There's a parallel universe somewhere in which Stephenson writes wonderful endings to mediocre middles...

I notice that your list is sorely lacking any Stanislaw Lem.

Marshall, did I ever make you read _The_Big_Time_ by Fritz Leiber? If not, it's on my list of things to do when I time travel.

Marshall Ryan Maresca said...

The only Lem on the voting list is Solaris, which I've not read, so I didn't vote for it. You can only vote for ten, and there's a lot of stuff there that I would also vote for, were voting for more allowed.
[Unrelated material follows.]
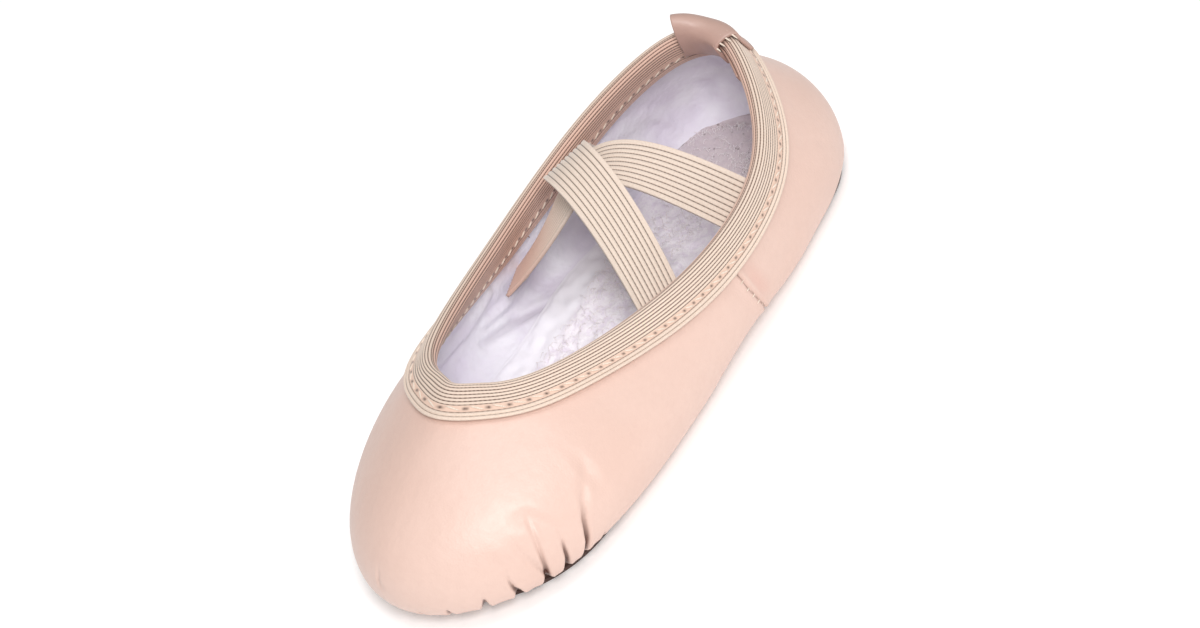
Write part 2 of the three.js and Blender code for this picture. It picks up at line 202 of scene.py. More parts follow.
# Folds of the leather on both sides, each a line of points: station, row, width and depth in
# millimetres, and how much shade is painted down there
GATHERS = [
    [(4.40, 0.58, 4, 0.1, 0), (4.55, 0.73, 4, 0.6, 0), (4.65, 0.9, 2.4, 1.2, 0.5),
     (4.7, 1.2, 2.4, 1.6, 0.9), (4.72, 1.45, 3.4, 1.5, 1), (4.73, 1.98, 4, 1.2, 1)],
    [(4.81, 0.84, 1.5, 0.2, 0), (4.83, 0.95, 1.8, 0.8, 0.6), (4.85, 1.2, 2.6, 1.4, 0.9),
     (4.86, 1.45, 3.6, 1.5, 1), (4.87, 1.98, 4, 1.2, 1)],
    [(4.97, 0.66, 2, 0.1, 0), (4.97, 0.83, 2, 0.6, 0.2), (4.99, 1.14, 2.6, 1.4, 0.9),
     (5, 1.45, 3.8, 1.6, 1), (5, 1.98, 4, 1.3, 1)],
    [(5.13, 0.72, 3, 0.1, 0), (5.06, 0.89, 3, 0.6, 0.1), (5.01, 0.98, 2.4, 0.7, 0.3),
     (4.99, 1.1, 2, 0.6, 0.4)],
    [(5.22, 0.9, 1.4, 0.2, 0), (5.21, 0.98, 1.7, 0.7, 0.5), (5.19, 1.15, 2.6, 1.3, 0.9),
     (5.19, 1.45, 3.8, 1.5, 1), (5.19, 1.98, 4, 1.2, 1)],
    [(5.4, 1, 1.4, 0.1, 0), (5.4, 1.08, 1.7, 0.7, 0.5), (5.41, 1.25, 2.8, 1.2, 0.9),
     (5.42, 1.5, 3.6, 1.3, 1), (5.42, 1.98, 4, 1.1, 1)],
    [(5.66, 1.12, 1.4, 0.1, 0), (5.66, 1.2, 1.7, 0.5, 0.4), (5.66, 1.35, 2.6, 1, 0.8),
     (5.66, 1.98, 3.6, 1.1, 1)],
    [(5.88, 1.15, 1.4, 0.1, 0), (5.88, 1.3, 2, 0.5, 0.4), (5.88, 1.98, 3.4, 1, 1)],
    [(4.55, 1.25, 1.2, 0.1, 0), (4.56, 1.4, 2, 0.7, 0.7), (4.57, 1.98, 3, 1, 1)],
    [(4.38, 1.35, 1.2, 0.1, 0), (4.39, 1.6, 2.4, 0.6, 0.6), (4.4, 1.98, 3, 0.9, 1)],
    [(4.46, 0.51, 5, 0.1, 0), (4.44, 0.68, 6, 0.5, 0), (4.46, 0.86, 5, 0.1, 0)],
    [(5.12, 0.62, 5, 0.1, 0), (4.96, 0.66, 6, 0.7, 0), (4.8, 0.8, 5, 0.4, 0)],
    [(5.3, 0.78, 5, 0.1, 0), (5.22, 0.84, 5, 0.4, 0), (5.12, 0.86, 4, 0.1, 0)],
]
# Creases of the leather on one side alone
CREASES = [
    [(-5.87, 0.82, 1.5, 0.1, 0), (-5.85, 0.9, 2, 0.5, 0.3), (-5.91, 0.95, 1.5, 0.2, 0.1)],
    [(1.55, 0.62, 2, 0.1, 0), (1.5, 0.75, 3, 0.3, 0.1), (1.42, 0.9, 2, 0.1, 0)],
]
# Wrinkles of the lining, in the same columns, the last one the painted shade; a depth above 0 stands up on
# the inside
WRINKLES = [
    [(-3.8, 0.93, 6, 0.4, 0), (-3.5, 0.8, 7, 1.1, 0), (-3.2, 0.62, 6, 0.6, 0)],
    [(-3.3, 1.02, 5, 0.4, 0), (-3.08, 1.1, 7, 0.9, 0), (-2.9, 1.2, 5, 0.3, 0)],
    [(-3.4, 1.35, 5, -0.3, 0.1), (-3.3, 1.43, 5, -0.7, 0.4), (-3.14, 1.63, 5, -0.8, 0.5),
     (-2.97, 2.03, 4, -0.5, 0.4), (-2.85, 2.21, 3, -0.2, 0.2)],
    [(-1.5, 0.7, 6, 0.2, 0), (-1.35, 1, 7, 0.6, 0), (-1.3, 1.3, 6, 0.2, 0)],
    [(-0.8, 0.75, 5, 0.1, 0), (-0.7, 1, 6, -0.5, 0.2), (-0.75, 1.3, 5, -0.1, 0)],
    [(-4.3, 0.6, 5, 0.2, 0), (-4.2, 0.9, 6, 0.7, 0), (-4.1, 1.3, 5, 0.2, 0)],
    [(-2.4, 0.6, 5, 0.1, 0), (-2.3, 0.9, 6, 0.5, 0), (-2.35, 1.3, 5, 0.1, 0)],
]
# Soft bulges, and hollows below 0, on both sides: height in millimetres, then the middle and the width
# along the stations and along the rows
Bulge = namedtuple("Bulge", "height side side_width row row_width")
BULGES = [
    Bulge(1.2, 2.5, 1.5, 1.45, 0.9),
    Bulge(-1.6, 0.8, 2, 1.7, 0.9),
    Bulge(-0.8, 0.1, 1.6, 0.6, 0.8),
    Bulge(-0.6, 5, 2.2, 1.65, 0.8),
]
# Seam between vamp and quarter, on both sides: station and row
SEAM = [(2.73, 0.3), (2.73, 0.49), (2.74, 0.76), (2.71, 1.1), (2.69, 1.32), (2.66, 1.6), (2.64, 1.98)]

CAMERA_AZIMUTH = 50.5
CAMERA_ELEVATION = 39.2
CAMERA_ROLL = -25.4
CAMERA_DISTANCE = 932 * MM
CAMERA_LENS = 116.5
CAMERA_SENSOR = 36
CAMERA_AIM = (-4.1 * MM, -1.1 * MM, 15 * MM)
WORLD_STRENGTH = 0.5
FLOOR_REACH = 6
LAMP_DISTANCE = 1.2
LAMP_AIM = (0, 0, 20 * MM)
# Lamps: name, power in watts, size in metres, azimuth and elevation in degrees
LIGHTS = [
    ("key", 8.4, 0.35, 56, 46),
    ("top", 3.8, 0.6, 80, 78),
]


def mix(a, b, share):
    return a + (b - a) * share


def smooth(low, high, value):
    """Soft step from 0 at low to 1 at high"""
    share = np.clip((value - low) / (high - low), 0, 1)
    return share * share * (3 - 2 * share)


def hump(distance, width):
    """Soft bell: 1 at no distance, 0 from half the width on"""
    return 1 - smooth(0, width / 2, np.abs(distance))


def unit(vectors):
    return vectors / np.maximum(np.linalg.norm(vectors, axis=-1, keepdims=True), TINY)


def run_lengths(line):
    """Length along a line of points at each point, from 0"""
    return np.concatenate([[0], np.cumsum(np.linalg.norm(np.diff(line, axis=0), axis=-1))])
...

And, no, you never did. I'll put it on my short list.

A. Lockwood said...

Watership Down is my favorite book too!

That's really all I have to say. That, and if that's your favorite book, then I really need to read some of those others, because you clearly have good taste.

Anonymous said...

I get that they deliberately excluded children's and YA books from consideration, but when the result is that The Silmarillion made the list of finalists but The Hobbit didn't, it really calls into question why they're even bothering.

Marshall Ryan Maresca said...

I can see the logic of excluding Children's/YA... but I'm not sure why The Hobbit quite fits in that. I've always felt The Hobbit was something that was mistakenly considered "a kid's book". I think that came from the (outdated) idea that if a book had dwarves and elves and such, it MUST be for kids.